POMERANTSEV: Yeah, I mean, completely so 2010, 2011, Putin's approval ratings are down to 40 percent - really, really low - and they actually started with the military narrative way before Ukraine, so 2011, already, TV is nonstop about the West is out to get us then boom, a real opportunity for a war happened.
GREENE: You're talking about when Ukraine's President Yanukovych was basically pushed out. That was the moment of opportunity that Putin saw?
POMERANTSEV: That was a massive moment of opportunity to sort of completely change the political debates within Russia, which they left him with great glee. But, you know, every (unintelligible) will tell you that, you know, that's the dream, you create a PR project and then life starts to imitate PR. That's kind of what happened. But now it seems to sort of run into a dead-end 'cause if you're going to have a military narrative, you're going to have to constantly invent new wars.
GREENE: There's this instinct, I think, in places like the United States and elsewhere to say, you know, why haven't Russians cried out for democracy for Putin to go? Is it fair to ask that question or is there a moment when you just say, you know, this is a very educated country where people have made their own choices right now and decided to do something different, and an American-style system is not necessarily the perfect thing that people sort of crave?

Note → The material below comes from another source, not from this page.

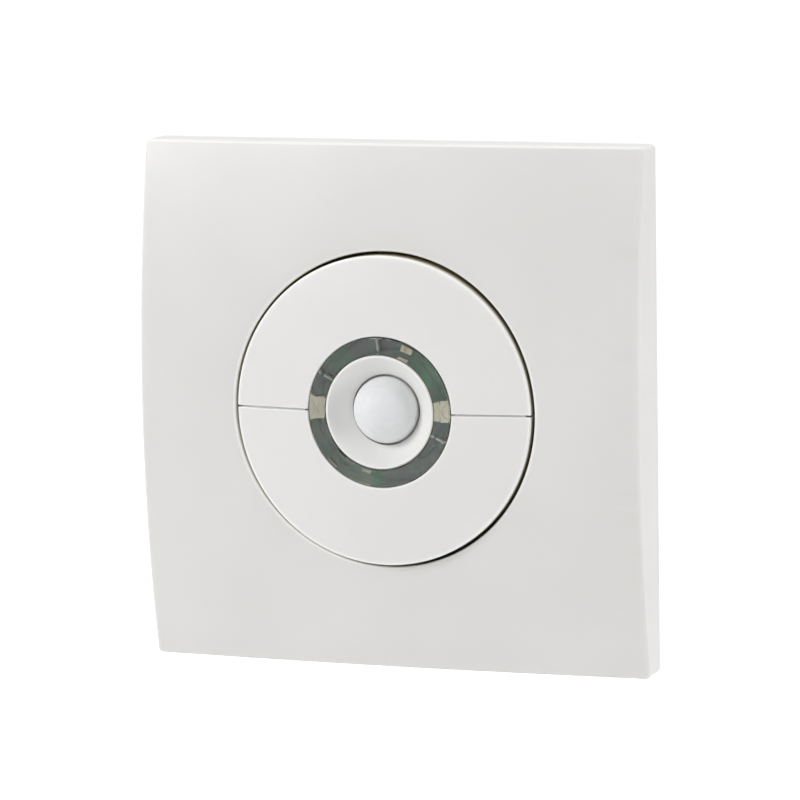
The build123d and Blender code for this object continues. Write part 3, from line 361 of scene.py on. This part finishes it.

POMERANTSEV: Well, what do you mean they've made their own choices? They - no, I mean, this is - there's no choice in Russian society. I mean, that's ridiculous. It's a completely closed society. It has this some simulacrum of choice, but there's absolutely no choice at all. Opposition parties have been banned, independent media have been banned, all business rivals have been put in prison. It's a society ruled at the end of the day through a mixer of old-school KGB fear and this kind of glitzy reality TV show PR mix. So that's kind of how Russia works. The idea that Russians have any sort of real political choices's absurd.